Windows Vista will disappear from Microsoft’s list of supported software in just four weeks. As the successor to Windows XP, Vista promised a lot but delivered little.
Released just over ten years ago, this much maligned OS has survived for a while. To be honest, I’d almost consigned it to the same dark place in my memory as Windows ME.
Extended support ends on 11 April 2017.
Microsoft says “Windows Vista customers will no longer receive new security updates, non-security hotfixes, free or paid assisted support options, or online technical content updates” after the deadline.
Farewell Windows Vista.
[Via Microsoft]
Comments
4 responses to “Bye-Bye Windows Vista”
Vista doesn’t deserve to be compared to Windows ME. Vista’s main problems were lack of third party driver support because everyone dragged their feet on it, and overuse of the UAC prompt which was mainly caused by misbehaving software but which was blamed on the OS itself. If you had good hardware, well-behaved software and complete drivers it was fairly stable. It was far from perfect and Win7 was a big improvement but Vista’s biggest issue was really that all the people in tech tried to upgrade at release, hit all those initial teething issues, and wrote it off entirely, forever tarring its reputation. See also: Windows 8. ME meanwhile was an actual shitshow. Unstable nightmare of an operating system. And that was assuming you could get it to boot and stay running long enough to try and actually use it. There’s a lot of very good reasons why the Windows 9x kernel was retired in favor of NT.

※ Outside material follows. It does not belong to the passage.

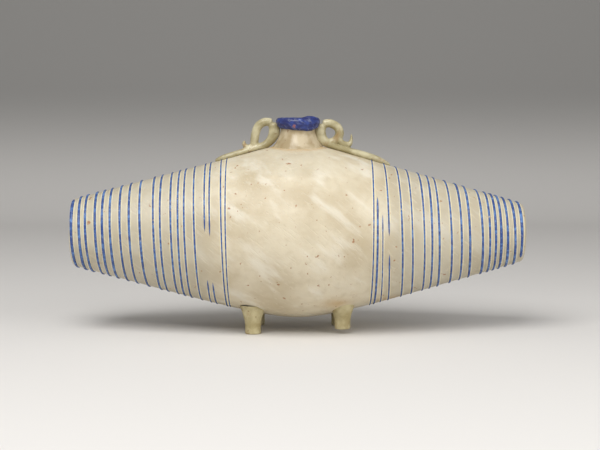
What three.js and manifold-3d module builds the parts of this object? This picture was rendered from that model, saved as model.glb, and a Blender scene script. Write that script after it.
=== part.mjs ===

All that said, Vista will not be missed. Thank god it’s nearly dead. It’s amazing to think it was still supported this long.
Vista had one major flaw – poor SMB performance.
Perhaps it was user error, but my NAS setup flew on XP and 7, and continues to on 10. Yet on Vista, even something as simple as fetching a file list took forever. Plenty of disgruntled forum posts on various tech sites and M$’s support pages shared similar experiences.
That said I never experienced driver issues personally and found that plug-n-play functionality was far superior vs even the reasonable service provided by XP.
I don’t think Vista was ever designed for SMB server usage. They intended most businesses to be installing Server 2003. Definitely wasn’t designed for use as a NAS, that’s definitely a case where Windows Server would have been the expected operating system.
Vista was not that bad and had the early signs of everything that made 7 great. Running commands and file/network paths directly from the start menu was great for an IT guy.
ME was the result of a failed attempt at Ballmer Peak.